The other good reason to be here (aside from the scenery and, of course, the skiing) is that today’s vote is important, but not nearly as important as what happens next. However violent today proves to be – and the early indications were predictably unsettling – the bombs and the mortars will not stop the voting, and they probably won’t do much to change the outcome. Though he overstates the case, President Bush is right to say that the mere fact this vote is taking place is an accomplishment. But what the new Assembly does, and how it does it, will have a more lasting impact than the vote per se.

The 275 member assembly elected today has two jobs: it must choose a new interim government, and it must draft a new constitution. Both of these tasks are so crucial to Iraq’s future that today’s voting pales in comparison. If Iraq emerges from this election with a government that can begin to get a handle on security, bring the country’s Sunni Muslim minority back into the political process and put together a constitution capable of winning genuine popular backing then those accomplishments will far outshine today’s voting.

Some have questioned how any administration emerging from these deeply flawed elections can hope to have any real legitimacy. There is some truth in that charge, but it would be hard for any successor regime to have less legitimacy than Iyad Allawi’s. However troubled this election it surely confers more of a mandate than being appointed by the United States (which immediately denied having done so – yet another blow to whatever credibility we may still have). If the election ousts Allawi that, too, will be a good thing. Good by example: showing clearly that elections really can change governments in the Middle East. Good in practice, because Allawi is turning into yet another bad, brutal Middle Eastern leader.

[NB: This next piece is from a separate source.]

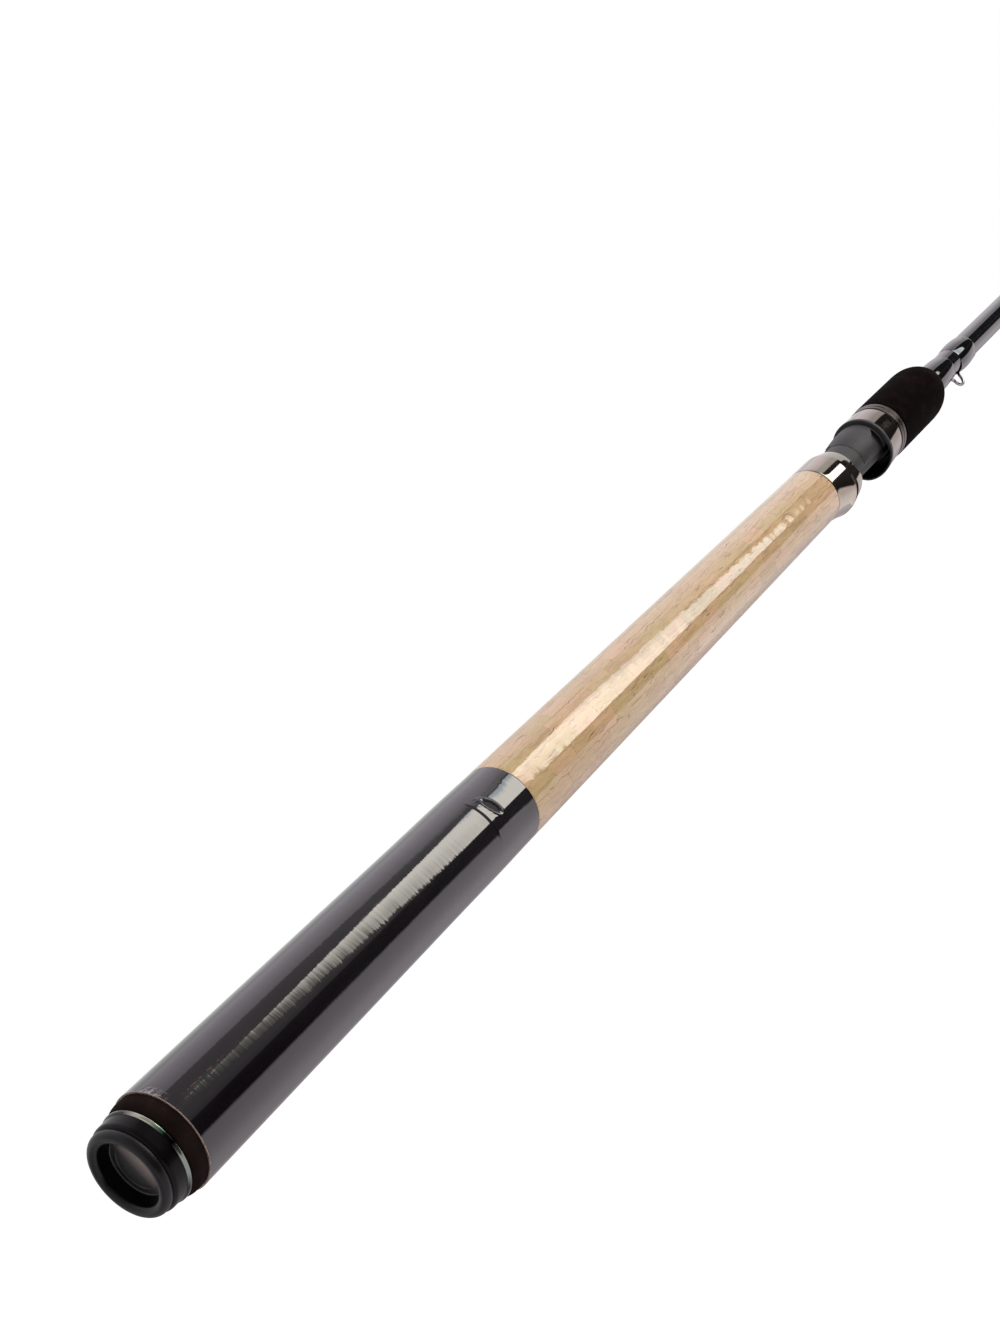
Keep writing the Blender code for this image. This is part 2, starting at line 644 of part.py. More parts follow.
def build_fixed_hood(materials):
    """Metal hood fixed behind the reel: closed against the cork, its pocket open to the front."""
    rear = HANDLE_FRONT_RADIUS
    crown = HOOD_CROWN_RADIUS
    length = FIXED_HOOD_LENGTH
    roof = crown - HOOD_WALL
    slant = -FIXED_HOOD_SLANT
    bore = SEAT_BODY_RADIUS + GLUE_GAP
    pocket_end = length - HOOD_POCKET_DEPTH
    rings = [hood_ring(GLUE_GAP, rear, rear)]
    for along, rise, lean in FIXED_HOOD_PROFILE:
        rings.append(hood_ring(along * length, rear, mix(rear, crown, rise), lean * slant))
    taper_start, last_rise, last_lean = FIXED_HOOD_PROFILE[-1]
    groove = 1.0 - HOOD_GROOVE_SETBACK / length
    groove_half = HOOD_GROOVE_HALF_WIDTH / length
    front_rings = ((groove - groove_half, 0.0), (groove, HOOD_GROOVE_DEPTH))
    front_rings += ((groove + groove_half, 0.0), (1.0, 0.0))
    for along, sink in front_rings:
        share = (along - taper_start) / (1.0 - taper_start)
        radius = mix(rear, FIXED_HOOD_NOSE_RADIUS, share)
        rings.append(hood_ring(along * length, radius, crown - sink, mix(last_lean, 1.0, share) * slant))
    rings += [
        hood_ring(length, bore, roof, slant),
        hood_ring(length - HOOD_ROOF_LENGTH, bore, roof, last_lean * slant),
        hood_ring(pocket_end, bore, mix(rear, crown, FIXED_HOOD_PROFILE[1][1]) - 2.0 * HOOD_WALL),
        hood_ring(pocket_end, bore, bore),
        hood_ring(GLUE_GAP, bore, bore),
    ]
    mesh = lofted_mesh("fixed_hood", rings, closed=True)
    add_object("fixed_hood", mesh, materials["smoked_chrome"], CORK_END)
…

Regarding the constitution, the key thing to watch in the coming months will be how the winners engage the losers. Will they use their new legitimacy to bring the Sunni minority into the government and the process of drafting the constitution? More importantly, will they do this in a substantive manner? Will Sunni officials be real players, or bi-partisan window dressing, like the token Democrat in George W. Bush’s cabinet? This will be a real test for everyone involved. Iraq’s emerging political class has not, so far, distinguished itself by statesmanlike cooperation across party and sectarian lines. Politics in Iraq, as in the rest of the Middle East, are still too often a zero sum game. In the run-up to the elections there have been both good signs (the Shia leadership’s consistent rejection of efforts by Sunni militants to make Iraq’s growing civil war openly sectarian) and bad (the issuing of a long list of self-serving demands by a major Sunni party, which proceeded to boycott the election when it did not get its way).

Good things all to ponder here in the clear mountain air. The funny thing about Iraq, though, is that you can never seem to get away from it. On the sports page of Friday’s International Herald Tribune I ran across the story of Faisel Ghazi Faisel, who hopes next year to be the first Iraqi to compete in the Winter Olympics. His sport is skeleton, which involves going head-first down a bobsleigh track on a sled only slightly bigger than my laptop computer. He will spend today, election day, racing in his first international meet. “That will be my vote for a better Iraq.” He told the reporter. “I’m pretty sure it’s a good vote.”